Imagine the force of will required to carry that out. Imagine, too, the demons that flogged him to decide slow asphyxiation beat standing up to reconsider his choices. Instead, Williams’ miraculous mind seems to have turned on itself, leading him to conclude this willful termination — a commitment that, at least for a couple of minutes, had to be renewed second by second — superior to every alternative.
Now we are overrun with post-mortem psychological observations from experts who, while not presuming to diagnose precisely what ailed Williams, are taking the opportunity to urge anyone who feels similarly adrift — and anyone who knows anyone similarly adrift — to reach out. People are willing to help, to hug, to sit vigil, to medicate you if necessary, to find some way to get you to tomorrow.
Surely Williams knew all this. He’d reached out before.
Just now, it appears he considered reaching out worse than oblivion. The whole thing redefines heartbreak, a grim reminder that what we see on the screen or the stage often fails to reflect the life of the star.
Except that those who knew him away from the spotlight describe someone unfailingly sweet, compassionate and endlessly genuine, absent so much as that first trace of calculation. Wasn’t that the same good Robin Williams we bought tickets to root for? He might have been funnier and quicker than anyone we knew, but he stoked roles, from the desperate Mrs. Doubtfire to the willful Patch Adams to serial rule-breaker Adrian Cronauer to the patient-beyond-his-programming android Andrew Martin with an accessible nobility that lifted us up, too.
In “Hook,” Steven Spielberg’s under-appreciated update of the Peter Pan tale, Williams surged new life to the eternal boy who grew up, in spite of himself, to a tedious, mundane, time-constrained and irritating existence as a London lawyer. Drawn back to Neverland when the nefarious pirate captain — Dustin Hoffman in all his scenery-chomping delight — kidnaps his children, Peter rediscovers his youthful spirit — what it means to be the indomitable “Pan” — is indelibly linked to his “happy thought.”
It doesn’t matter how many times I watch Peter Banning coming to his Neverland epiphany — his mislaid happy thought was tied up in the fulfillment of the boy who achieves manhood: being a father and rejoicing in his children; the revelation is magical — my eyes moisten. They’re clouding even now.
As a long-time bereaved father, I don’t need a cinematic reminder about what is sacrificed when parents lose connections to their offspring. But Williams’ Peter Pan establishes the promise of reclaiming, in a distant place that requires faith, hope and trust to reach, the precious something that has slipped away.
It’s not like Peter Banning was unique among the characters Williams whipped into to electrified life. Time and again, Williams embodied troubled souls who wrench themselves back from the brink, bringing others — audiences included — with him. If there is a message that runs through his work, it is that we all are redeemable in the here and now. If we reach out. If we love. If we are willing to fan the embers of faith. If we trust and believe.

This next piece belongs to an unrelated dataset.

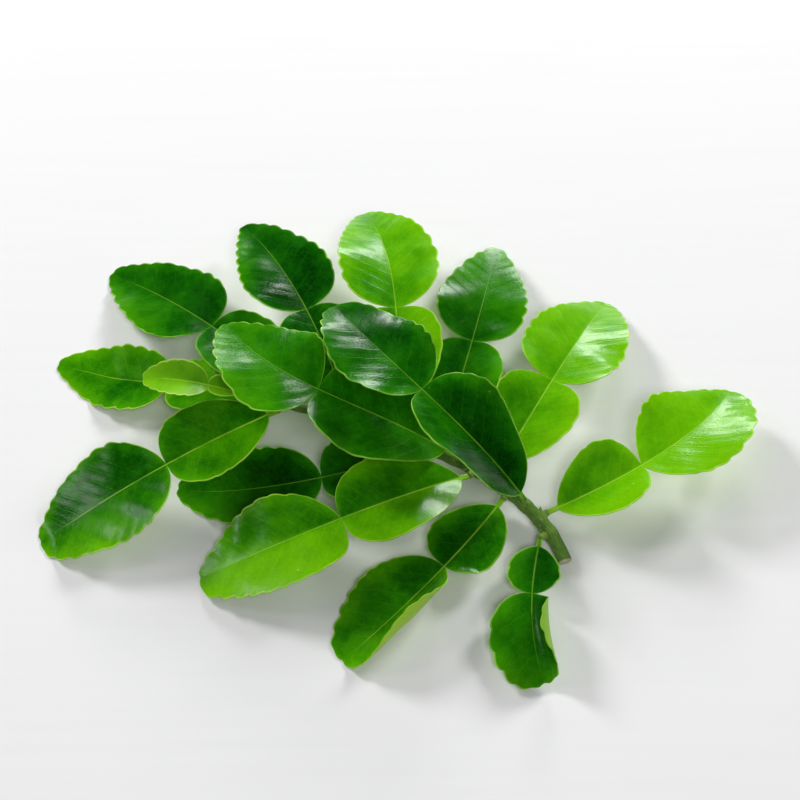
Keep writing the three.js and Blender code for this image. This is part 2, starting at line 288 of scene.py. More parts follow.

How is it Peter Banning, restored to hearth and home, responds when Granny Wendy observes that his adventures are over?
“Oh, no. To live ... To live would be an awfully big adventure.”
Williams’ self-inflicted demise comes thick with irony, then. At last, this all-too-human sprite surrendered to the gloomy, unredeemed barrister, having exhausted, it seems, his supply of happy thoughts.